Pre-poll and post-poll surveys both indicate that the airstrikes and leadership played a role in creating a positive perception of the government’s performance than might be warranted by economic and social indicators.
These surveys and ground reports also indicate however, that targeted social policies, such as cash transfers, financial inclusion, micro-credit schemes, sanitation programs, free gas connections and health insurance, have played an important role in consolidating a broad social coalition based on the promise of a brighter future. This coalition consists of lower caste poor, middle class, ‘neo-middle’ class groups – all of which have been consistently mobilised by Modi and the BJP in the last five years in rhetoric and policy. Many of these schemes deliberately targeted women voters, whose support for the BJP has increased by 7% in this election.
Most of these schemes are of questionable effectiveness and many are versions of existing schemes introduced by previous governments. However, they have been re-branded to be associated with Modi, nationalism and aspiration. Importantly, they have been actively publicised by the extensive grassroots networks of the BJP and its affiliate organisation, the Rashtriya Swayamsevak Sangh (RSS), through social media and Modi’s weekly radio program.
Indian voters often attribute the success or failure of implementation of welfare schemes to local elites and state governments while crediting the national government for the broader vision. This dynamic may help explain why the BJP performed poorly in state-level elections in December 2018 but has won by a significant majority in the national election.
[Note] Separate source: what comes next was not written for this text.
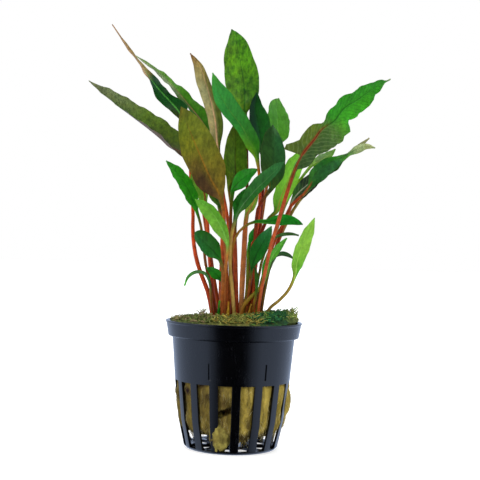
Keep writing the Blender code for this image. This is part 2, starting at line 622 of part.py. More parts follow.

The Failure of the Opposition
In contrast, the Congress Party struggled to raise awareness of its flagship election policy for a minimum income guarantee, due to its lack of a grassroots network and fewer resources. Its anti-populist narrative of promoting love over hate and its pledge to restore the autonomy of the institutions, such as the Supreme Court and Reserve Bank, that the BJP government has undermined, did not resonate with voters or with Congress campaigners on the ground.
Likewise, in the crucial state of Uttar Pradesh, the much vaunted grand alliance between the Samajwadi Party and the Bahujan Samaj Party was not enough to overcome Modi’s popularity, or these parties’ poor record of governance, despite an increasingly unpopular BJP government in the state.
The Southern Wall
Modi’s appeal did, however, have limits. Though the BJP expanded its vote in most parts of northern, western, central and north-eastern India, it hit a wall in southern India. It failed to win a seat in the state of Kerala, where voters opted for the Congress. This was despite a concerted effort by the Kerala BJP in the last year to polarise the electorate in a bid to gain supporters amongst the state’s Hindu population. The BJP was also rejected in Tamil Nadu and Andhra Pradesh with voters giving significant majorities to regional parties.
It is not a coincidence that these states have a long history of responsive governments led by political parties with strong grass-roots organisations. In these states, neither Modi nor his government’s performance were viewed favourably. Whether or not the BJP-dominated party system lasts as long as previous systems will depend on the Congress and regional parties learning from the South. Indeed, the fate of India’s future as a pluralist democracy depends on it.